Ever wondered what the roads around here look like in the dead of winter, when the painting from The Tour is hidden beneath snow and ice and is being slowly eroded away by salt and constant grating of the snowploughs?
Here are a few telling images taken during the last week or so. The first is the road at Brunissard, that leads towards the Col de l'Izoard - where the climb really starts. At present it is pisted for snow shoe walkers and cross country skiers. Last Sunday I ventured a few hundred metres up the slope on my cross country skis but was not bold enough to take on the full extent of the climb to the Casse Deserte and on to the summit. The trouble with the skis is you don't have as many gears as you do on a bike! Maybe another day....
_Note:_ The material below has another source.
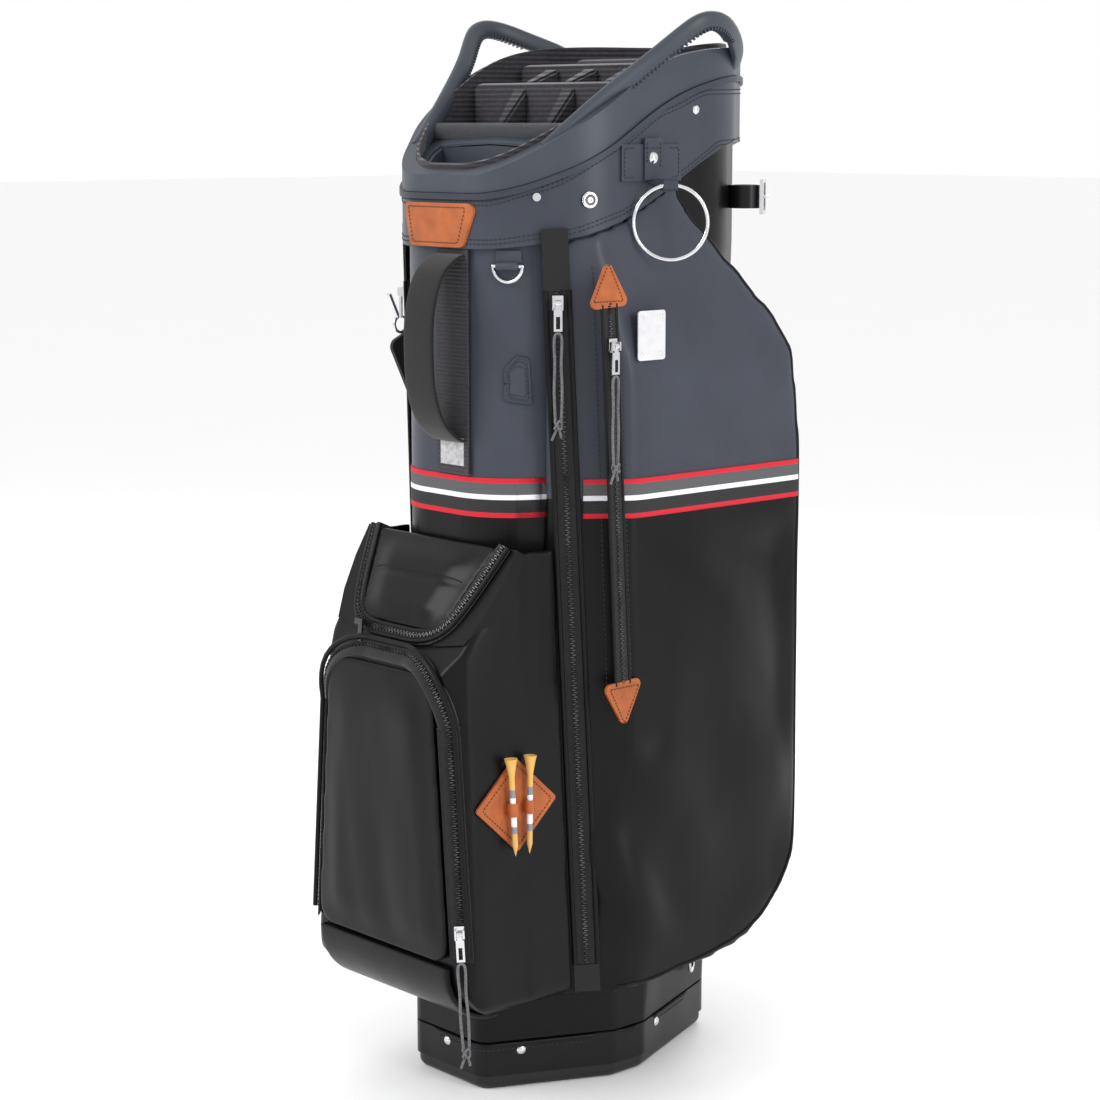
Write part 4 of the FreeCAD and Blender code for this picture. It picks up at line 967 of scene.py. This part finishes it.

This next photo (right) is the Alpe d'Huez Tour finish. As you can see, a wall of snow on the pavements and all of the hotels full of skiers; a much livelier, if colder, place in the winter.
Finally, the Col du Lautaret (bottom right). Well, you can just about see it in the background there behind Guy. I took this on Tuesday afternoon from the warmth and comfort of our minibus. We were travelling home and this was the quickest route, though the highest at 2058m. Guy had to get out to de-ice the wipers en-route as the snow was freezing to the windscreen in a blizzard and foggy white-out.
The Alps are a different beast in winter in comparison to the summer months. It always amazes me that after such harsh and extreme conditions, the landscape, flora and fauna can recover so quickly and give us the brightly coloured, sunny scenes that us cyclists are more used to experiencing on these mountain roads.